書評:しょぼい勤め人が読む『しょぼい起業で生きていく』(えらいてんちょう)

著者のえらいてんちょう (えらてん) 氏は、実は学生の頃からの数年来の友人だ。本書は、えらてん自身のリサイクルショップ、学習塾やイベントバーなどの起業と経営の実体験をもとに「しょぼい起業」の考え方と実践法を綴ったものだ。

しょぼい起業で生きていく

しょぼい起業で生きていく

とは言え、この本は単なる起業のマニュアルとハウツー本ではない。なにせ、冒頭の第一章には「消去法としての起業」や「日本にいるかぎり飢え死にはしない」といった内容が書かれている。起業の方法を説明するよりも前に、就職できなくても、究極的には起業すらしなくても生き延びられるというマインドセットが説かれているのだ。「成功方法」ではなく、「失敗してもOK」というメッセージは、現代社会の固定観念に凝り固まった人には刺さるのではないだろうか。

しかし、本書は心の持ちようとものごとの捉え方の変化のみを説いた本でもなく、実践的な「しょぼい自営業」で"やっていく"ためのノウハウもふんだんに書かれている。店舗と住居を兼用して生活とビジネス両方の固定費を下げること、自分が必要とするものの余剰でビジネスを行なうこと、完璧な計画を立てるのではなく、その時々で儲かりそうなことをすることなど、スモールビジネスを通して「生存」を目指すための方法として極めて実践的だ。

働くモチベーションについて

さて、私自身は、"普通の"企業勤めのサラリーマンとしてそこそこに生きているので、正直に言うと、本書の実際上のノウハウが即座に役に立つというわけでもない。それでも、第四章の「協力者を見つける」という章は、自分の働き方について考える上でも非常に面白いものだった。

中途半端な要約では誤解を受けそうではあるけれども、えらてんが本書の中で (あるいは彼自身の言葉と生き方の中で) 強調している考え方に、「正しいやりがい搾取」、つまり「他人を動かす対価は金銭だけではない」というものがある。ビジネスは金銭のやり取りであるが、実際のところその底には感情の交換が横たわっている。そして、そのような感情の交換は、なにも個人事業主に限ったものではない。

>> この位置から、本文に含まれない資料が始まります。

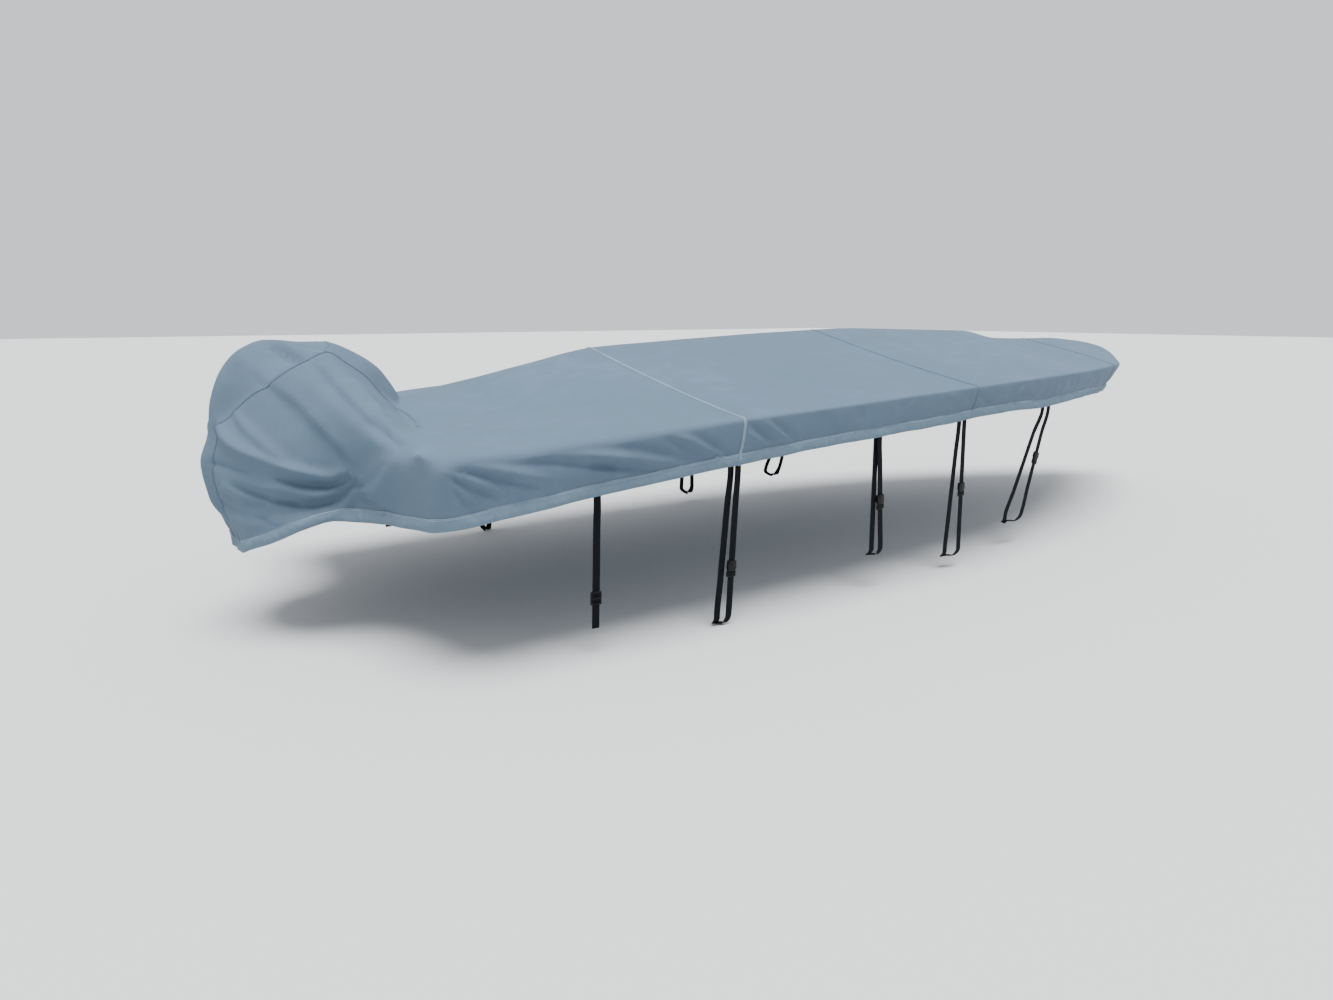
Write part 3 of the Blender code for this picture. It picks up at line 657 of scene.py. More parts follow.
def hem_push(off, run):
    """The groove under the hem's stitches, the swell of the hem and the puckers above it."""
    ridges = [
        ridge.height * np.exp(-(((off - ridge.middle) / ridge.width) ** 2)) for ridge in HEM_RIDGES
    ]
    above = soft_step(off, *PUCKER_START) * (1 - soft_step(off, *PUCKER_END))
    return sum(ridges) + PUCKER * crinkled(PUCKERS, run, off) * above


Skin = namedtuple("Skin", "base points normals faces panels corners grids hem tree")


def face_vectors(points, faces):
    """Each face's outward vector, twice as long as its area. A triangle repeats a corner."""
    a, b, c, d = (points[faces[:, i]] for i in range(4))
    return np.cross(c - a, d - b)


def surface_normals(points, faces):
    vectors = face_vectors(points, faces)
    normals = np.zeros(points.shape)
    for i in range(4):
        np.add.at(normals, faces[:, i], vectors)
    return unit(normals)


def edges_of(faces):
    """Every side of every face, as pairs of point numbers."""
    edges = np.stack((faces, np.roll(faces, -1, axis=1)), axis=-1).reshape(-1, 2)
    return edges[edges[:, 0] != edges[:, 1]]


def open_edges(faces):
    """The sides that only one face has."""
    known = set(map(tuple, edges_of(faces).tolist()))
    return [(a, b) for a, b in known if (b, a) not in known]


def tree_of(points):
    tree = KDTree(len(points))
    for i, point in enumerate(points):
        tree.insert(point, i)
    tree.balance()
    return tree


def open_loop(faces):
    """The corners along the skin's one open edge, in order, with the cloth on the left."""
    after = dict(open_edges(faces))
    loop = [min(after)]
    while after[loop[-1]] != loop[0]:
        loop.append(after[loop[-1]])
    if len(loop) != len(after):
        raise RuntimeError(f"the hem's loop has {len(loop)} of {len(after)} edges")
    return loop


def make_skin():
    """The cover as one skin, whose patches share the points along their seams."""
    made = patches()
    everything = np.concatenate([grid.reshape(-1, 3) for _, grid, _ in made])
    keys = np.round(everything / WELD + WELD_SHIFT).astype(np.int64)
    _, first, same = np.unique(keys, axis=0, return_index=True, return_inverse=True)
    same = same.reshape(-1)
    base = everything[first] - (LENGTH / 2, 0, 0)
    pushes = np.concatenate([push.reshape(-1) for _, _, push in made])
    push = np.bincount(same, pushes) / np.bincount(same)
    faces, panels, corners, grids = [], [], [], {}
    offset = 0
    for panel, grid, _ in made:
        numbers = same[offset : offset + grid[..., 0].size].reshape(grid.shape[:2])
        offset += numbers.size
        quads = np.stack(
            (numbers[:-1, :-1], numbers[:-1, 1:], numbers[1:, 1:], numbers[1:, :-1]), axis=-1
        ).reshape(-1, 4)
        cloth = np.stack((run_of(grid), run_of(grid, 1)), axis=-1)
        uv = np.stack((cloth[:-1, :-1], cloth[:-1, 1:], cloth[1:, 1:], cloth[1:, :-1]), axis=2)
        uv = uv.reshape(-1, 4, 2)
        middles = base[quads].mean(axis=1)
        heart = (HOOD_MIDDLE - LENGTH / 2, 0, 0)
        if "hood" not in panel:
            heart = middles.mean(axis=0) * (1, 0, 0) - (0, 0, BELOW_RIM)
        if (face_vectors(base, quads) * (middles - heart)).sum() < 0:
            quads, uv = quads[:, ::-1], uv[:, ::-1]
        sides = (quads != np.roll(quads, 1, axis=1)).sum(axis=1)
        keep = sides > 2
        faces.append(quads[keep])
        corners.append(uv[keep])
        panels.append(np.full(keep.sum(), PANELS.index(panel)))
        grids.setdefault(panel, []).append(numbers)
    faces, corners = np.concatenate(faces), np.concatenate(corners)
    loop = open_loop(faces)
    soft = eased(base, faces, loop)
    off, run = hem_places(soft, loop)
    push = push * mix(HEM_FOLD_SHARE, 1, soft_step(off, *HEM_FOLD_REACH)) + hem_push(off, run)
    points = soft + surface_normals(soft, faces) * push[:, None]
    wave = HEM_WAVE * soft_noise(run / HEM_WAVE_SIZE, 4.5)
    points[:, 2] += wave * (1 - soft_step(off, *HEM_WAVE_REACH))
    normals = surface_normals(points, faces)
    plain = [[v for v, last in zip(face, np.roll(face, 1)) if v != last] for face in faces.tolist()]
    tree = BVHTree.FromPolygons(points.tolist(), plain)
    return Skin(base, points, normals, faces, np.concatenate(panels), corners, grids, loop, tree)


KEPT = {}


def cover_skin():
    if "skin" not in KEPT:
        KEPT["skin"] = make_skin()
    return KEPT["skin"]


def cloth_mesh(name, points, faces, uvs):
    """A smooth mesh with cloth coordinates at its faces' corners."""
    mesh = bpy.data.meshes.new(name)
    mesh.from_pydata(points.tolist(), [], faces)
    layer = mesh.uv_layers.new(name="cloth")
    layer.uv.foreach_set("vector", np.array(uvs, np.float32).ravel())
    mesh.shade_smooth()
    return mesh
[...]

ある程度の規模がある企業であれば、多かれ少なかれ、仕事を部分的に細分化し、それぞれを動かすためのテクノロジーを整備して、また全体をまとめるためのシステムが作られている。そういったシステムの構築は、仕事から属人性を排除して一定水準の成果を保つためには必須である。しかし、そのようなシステムの中で働く人間は、自分がまるで取り替え可能な機械のパーツであるように感じるかもしれない。そこで働いている人は、まるで部品のように「疎外」されていく。そのような職場では、基本的には、命令と報告、金銭的・地位的なインセンティブにより人を動かすことになり、そこで働く人のモチベーションは「言われたことはやるが、それ以外のことはしない」という最低の状態にまで落ち込んでいく場合もある。

しかし、そういった企業の場合であっても、働く人々のモチベーションは報酬や恐怖だけから来ているわけではないだろう。少なくともその一部は、自尊感情と他者へのリスペクトからも生じているのではないだろうか。というよりも、企業内部のコラボレーションのほとんどは、厳密な対価支払いや業績評価がセットになっているわけではなく、感情的なやり取りを通して交換されている。それらの自尊感情や他者へのリスペクトは、他者からの認知と感謝から生じているものなのだ。

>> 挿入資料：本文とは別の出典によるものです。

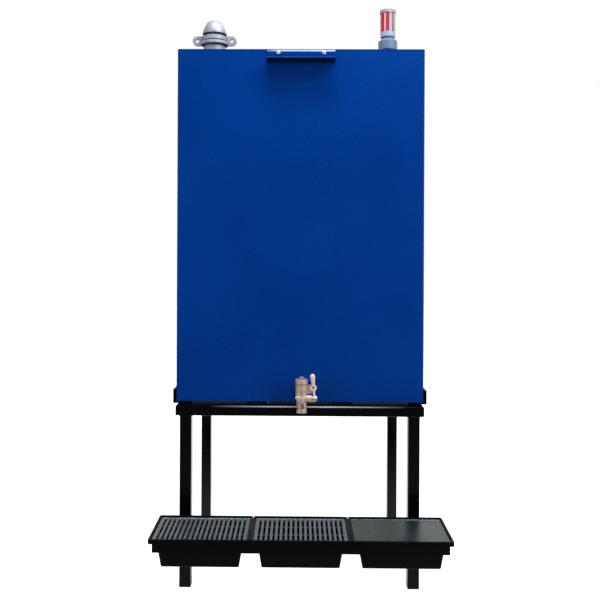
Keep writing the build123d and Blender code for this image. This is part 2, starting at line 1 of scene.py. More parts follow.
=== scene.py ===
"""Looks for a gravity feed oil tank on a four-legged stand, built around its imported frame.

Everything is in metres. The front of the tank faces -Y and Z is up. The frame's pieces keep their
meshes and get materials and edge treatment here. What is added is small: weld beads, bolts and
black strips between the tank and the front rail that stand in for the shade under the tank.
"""

import math

import bmesh
import bpy
import numpy as np
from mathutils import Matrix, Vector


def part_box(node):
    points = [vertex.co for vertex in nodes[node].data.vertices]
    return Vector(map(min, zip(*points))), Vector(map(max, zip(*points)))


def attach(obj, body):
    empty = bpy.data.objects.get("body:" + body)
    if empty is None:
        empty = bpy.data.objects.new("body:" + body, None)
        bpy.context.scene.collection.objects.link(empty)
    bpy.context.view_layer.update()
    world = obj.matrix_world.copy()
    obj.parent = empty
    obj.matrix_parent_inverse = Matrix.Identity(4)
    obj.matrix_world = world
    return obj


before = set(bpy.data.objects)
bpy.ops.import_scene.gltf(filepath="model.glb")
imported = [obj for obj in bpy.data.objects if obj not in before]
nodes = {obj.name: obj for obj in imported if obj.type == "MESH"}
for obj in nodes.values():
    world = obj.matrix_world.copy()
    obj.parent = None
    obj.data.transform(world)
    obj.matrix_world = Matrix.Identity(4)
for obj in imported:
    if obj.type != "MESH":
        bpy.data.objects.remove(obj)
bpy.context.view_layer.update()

MM = 0.001
BODY = "tank_and_stand"
X_AXIS, Y_AXIS, Z_AXIS = (1, 0, 0), (0, 1, 0), (0, 0, 1)

# The stretch of values that a noise mostly fills
NOISE_RANGE = (0.3, 0.7)

# How strongly each painted or moulded surface mirrors
ENAMEL_SPECULAR = 0.1
GLOSS_SPECULAR = 0.14
TUB_SPECULAR = 0.08
GRATE_SPECULAR = 0.3
MESH_SPECULAR = 0.26


# Colour and nodes

def linear(hex_colour):
    """Turns an sRGB hex colour into the linear RGBA that a shader reads."""
    value = np.array([int(hex_colour[i:i + 2], 16) for i in (0, 2, 4)]) / 255.0
    low = value / 12.92
    high = ((value + 0.055) / 1.055) ** 2.4
    return (*np.where(value <= 0.04045, low, high).tolist(), 1.0)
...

私自身を振り返ってみても、働く上でのモチベーションは、報酬や罰から直接生じているのではないように思う。実際は、他部署のプロジェクトで問題が発生した際に、自分の専門知識を頼られて問題解決への協力の依頼を受けたこと、他の専門家から私自身も専門家の一員として認められることが一番嬉しく感じた記憶がある。

とかく「感情労働」や「やりがい搾取」は昨今では評判の悪いものではあるけれど、(単なる雇用ではなく) 私たちが働くということを考えて、それを更に良くしていくためには、人間同士の感情的なやり取りにもっと注意を払う必要があるのだ。

その意味では、本書は「しょぼい起業」を実践することを検討している人だけではなく、何らかの形で働く人すべてに薦めたい。